Steinbrüchel Basis – Mac Nguyen
Steinbrüchel
Basis
Room40
2007

Ralph Steinbrüchel is one of those people hellbent on obscuring the boundary between ‘musician’ and ‘sound artist’. Tiny Braille-like dots and dashes, acting like music box pins, taking up the tiniest fraction of a completely white surface acts as the official Steinbrüchel website, a clear indication of the literal nature with which this musician has taken the term ‘minimalism’. Upon witnessing him support the formidable Tim Hecker on their Australian tour—an inevitable destination seeing as both Steinbrüchel and Hecker have close connections to Lawrence English’s Brisbane-based Room40 label—I learnt that even ambient instrumentation lives up to notion of ‘minimalism’, consisting of nothing more than a Apple notebook and a control pad with several knobs.

Basis, a studio recording from said label,is an album comprised of three reworkings based on recordings by other sound artists. Each reworking is divided into smaller parts interspersed amongst one another, creating a delicately woven pattern of pieces that flow into each other. The first series of pieces, “Interlude”, are based on guitar recordings by Australian artist Lawrence English from his 2004 record, Happiness Will Befall. The 20 minute sum which the four parts add up to is an experiment where Steinbrüchel translates the original melodies into a series of tones, underscored by eerie bits of atmospheric feedback. Part 1 sees the clearest retention of a melody; the sinusoidal movement of the background tones almost completely gapless and living up to the word “ambient” in every sense. This relentless tonal score is one that could perhaps accompany or conjure footage of one travelling down a metropolitan street in a vehicle, glaring through intoxicated eyes at blurry, bleeding city lights. The second part of “Interlude” sheds the melodic element and emphasise subtle distortion, knobs twisting gently to create a more mechanical harmony, but as it progresses to the last two parts, the enveloping sounds are again coloured by melodies subtle and somewhat adrift.

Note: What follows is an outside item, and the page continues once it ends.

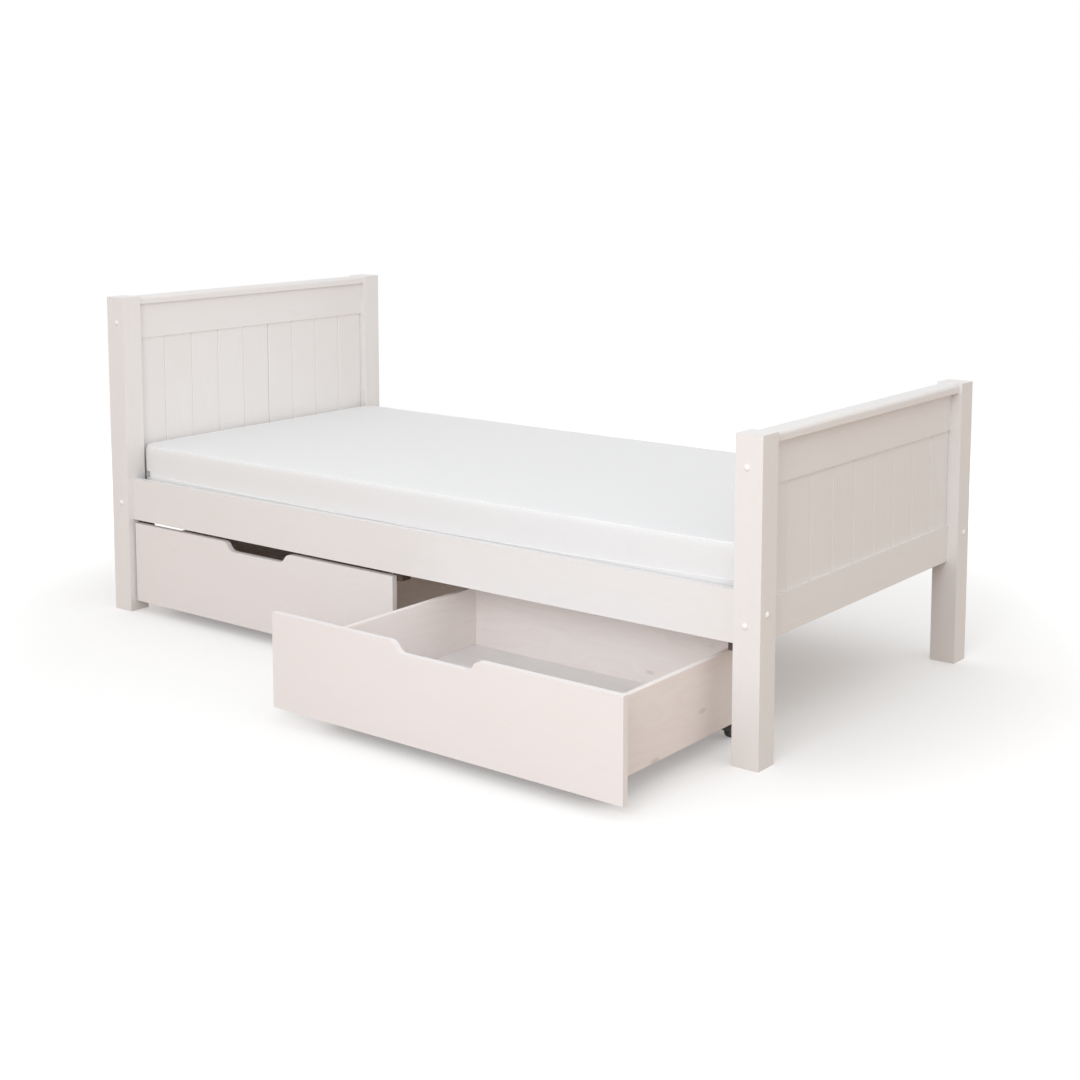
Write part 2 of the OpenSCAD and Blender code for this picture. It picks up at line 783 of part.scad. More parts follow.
place_drawer(LEFT) drawer_side(0);  // left_drawer_inner_side
place_drawer(LEFT) drawer_back();  // left_drawer_back
place_drawer(LEFT) drawer_base();  // left_drawer_base
place_drawer(LEFT) drawer_battens();  // left_drawer_battens
place_drawer(LEFT) drawer_dowels();  // left_drawer_dowels
place_drawer(LEFT) drawer_screws();  // left_drawer_screws
place_drawer(LEFT) castor_housings();  // left_castor_housings
place_drawer(LEFT) castor_axles();  // left_castor_axles
place_drawer(LEFT) castor_screws();  // left_castor_screws
wheel(LEFT, 0, 0);  // left_wheel_front_inner
wheel(LEFT, 1, 0);  // left_wheel_front_outer
wheel(LEFT, 0, 1);  // left_wheel_rear_inner
wheel(LEFT, 1, 1);  // left_wheel_rear_outer
place_drawer(RIGHT) drawer_front();  // right_drawer_front
place_drawer(RIGHT) drawer_side(1);  // right_drawer_outer_side
place_drawer(RIGHT) drawer_side(0);  // right_drawer_inner_side
place_drawer(RIGHT) drawer_back();  // right_drawer_back
place_drawer(RIGHT) drawer_base();  // right_drawer_base
place_drawer(RIGHT) drawer_battens();  // right_drawer_battens
place_drawer(RIGHT) drawer_dowels();  // right_drawer_dowels
place_drawer(RIGHT) drawer_screws();  // right_drawer_screws
place_drawer(RIGHT) castor_housings();  // right_castor_housings
place_drawer(RIGHT) castor_axles();  // right_castor_axles
place_drawer(RIGHT) castor_screws();  // right_castor_screws
wheel(RIGHT, 0, 0);  // right_wheel_front_inner
wheel(RIGHT, 1, 0);  // right_wheel_front_outer
wheel(RIGHT, 0, 1);  // right_wheel_rear_inner
wheel(RIGHT, 1, 1);  // right_wheel_rear_outer
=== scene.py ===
"""Looks of the single bed: painted and washed pine, a knitted mattress cover, and soft studio light."""
import math

import bpy
import numpy as np
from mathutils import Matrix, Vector, noise
from mathutils.bvhtree import BVHTree


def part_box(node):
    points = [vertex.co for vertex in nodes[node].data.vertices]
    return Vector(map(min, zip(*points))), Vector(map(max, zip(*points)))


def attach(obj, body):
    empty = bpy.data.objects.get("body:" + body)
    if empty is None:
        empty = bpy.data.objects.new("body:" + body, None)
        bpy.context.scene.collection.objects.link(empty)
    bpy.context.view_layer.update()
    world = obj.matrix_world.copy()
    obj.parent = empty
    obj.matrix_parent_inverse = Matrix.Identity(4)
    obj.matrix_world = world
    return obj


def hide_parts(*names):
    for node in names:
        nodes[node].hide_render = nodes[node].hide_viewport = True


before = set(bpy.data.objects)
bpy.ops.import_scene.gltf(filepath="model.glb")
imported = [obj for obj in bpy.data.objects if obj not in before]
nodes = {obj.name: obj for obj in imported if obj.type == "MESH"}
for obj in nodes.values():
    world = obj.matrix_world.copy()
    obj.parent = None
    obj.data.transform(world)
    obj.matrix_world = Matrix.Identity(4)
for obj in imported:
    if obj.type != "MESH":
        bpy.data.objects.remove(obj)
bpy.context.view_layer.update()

MM = 0.001


# ---- node-tree helpers --------------------------------------------------------

class Tree:
    """A material's node tree, with short calls for the nodes used here."""

    def __init__(self, name):
        self.material = bpy.data.materials.new(name)
        self.material.use_nodes = True
        self.tree = self.material.node_tree
        self.shader = self.tree.nodes["Principled BSDF"]

    def add(self, kind, inputs=None, **settings):
        node = self.tree.nodes.new(kind)
        for key, value in settings.items():
            setattr(node, key, value)
        for key, value in (inputs or {}).items():
            self.put(node.inputs[key], value)
        return node

    def put(self, socket, value):
        if isinstance(value, bpy.types.NodeSocket):
            self.tree.links.new(value, socket)
        else:
            socket.default_value = value

    def math(self, operation, a, b=0.0, clamp=False):
        node = self.add("ShaderNodeMath", operation=operation, use_clamp=clamp)
        self.put(node.inputs[0], a)
        self.put(node.inputs[1], b)
        return node.outputs[0]

    def span(self, value, low, high, to_low=0.0, to_high=1.0):
        """Maps low..high to to_low..to_high, smoothly and clamped."""
        node = self.add("ShaderNodeMapRange", interpolation_type="SMOOTHSTEP")
        for key, number in (("Value", value), ("From Min", low), ("From Max", high),
                            ("To Min", to_low), ("To Max", to_high)):
            self.put(node.inputs[key], number)
        return node.outputs["Result"]

    def mix(self, factor, a, b, blend="MIX"):
        node = self.add("ShaderNodeMix", data_type="RGBA", blend_type=blend)
        self.put(node.inputs["Factor"], factor)
        self.put(node.inputs[6], a)
        self.put(node.inputs[7], b)
        return node.outputs[2]

    def noise(self, vector, scale, detail=2.0, roughness=0.5, distortion=0.0):
        node = self.add("ShaderNodeTexNoise", {"Vector": vector, "Scale": scale, "Detail": detail,
                                               "Roughness": roughness, "Distortion": distortion})
        return node.outputs["Fac"]

    def stretch(self, vector, scale):
        """The vector scaled along each axis."""
        node = self.add("ShaderNodeMapping", {"Vector": vector, "Scale": scale})
        return node.outputs["Vector"]

    def place(self):
        """Position on the piece in metres, shifted by a random step for each separate solid."""
        where = self.add("ShaderNodeTexCoord").outputs["Object"]
        island = self.add("ShaderNodeNewGeometry").outputs["Random Per Island"]
        step = self.add("ShaderNodeVectorMath", {0: (7.3, 11.9, 5.7)}, operation="SCALE")
        self.put(step.inputs["Scale"], island)
        total = self.add("ShaderNodeVectorMath", {0: where, 1: step.outputs[0]}, operation="ADD")
        return total.outputs[0]

    def bump(self, height, distance, strength=1.0, under=None):
        node = self.add("ShaderNodeBump", {"Height": height, "Distance": distance, "Strength": strength})
        if under is not None:
            self.put(node.inputs["Normal"], under)
        return node.outputs["Normal"]

    def finish(self, color, roughness, normal=None, **constants):
        self.put(self.shader.inputs["Base Color"], color)
        self.put(self.shader.inputs["Roughness"], roughness)
        if normal is not None:
            self.put(self.shader.inputs["Normal"], normal)
        for key, value in constants.items():
            self.shader.inputs[key.replace("_", " ")].default_value = value
        return self.material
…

The next series of pieces, “These”, reworks the guitar recordings from Ben Frost’s 2006 effort, Theory of Machines. The first part sees a prolonged ambient tone, emerging out of the crackles of radio static, to be dubbed by the looping of a subtle muffled bass line. There are nuances in its 17 minute existence, but none that allow the listener to escape the mental paralysis severely affecting their ability to maintain attention. If “Interlude” is the accompaniment for a drive down city streets, then the second part of “These”, 8 minutes, is that for travel down endless, brightly-illuminated tunnels. The rise in tone pitch feels as though it can be accounted for by the echo of an enclosed space, such as that of a tunnel. For piece belonging to such a predominantly minimal artist, it is lusciously dressed in layers of melody spanning a variety of octaves, creating a rich texture not unlike drone kings, Labradford.

The final piece, “Falter”, based on piano recordings from a fellow Swiss artist, Bernd Schurer, is a single 20 minute part comprised of dense ambient harmonic tone flowing gently over a quiet, near-unobservable melody. It feels like an emotionless departure from the others while still manages to hold onto an atmospheric motif or two, shoehorning it into its place on the record. When I saw Steinbrüchel live, the set was one continuous, indecipherable piece, and had it been several pieces, the mutual prolonged gradated tone made it impossible to tell. No doubt, the natural seamless flow to this treatment of sound made that inevitable. Somehow, I feel the same way about Basis: even pieces split and woven into one another manage to form a cohesive, seamless whole. Steinbrüchel is one who will one worthy to challenge contemporaries.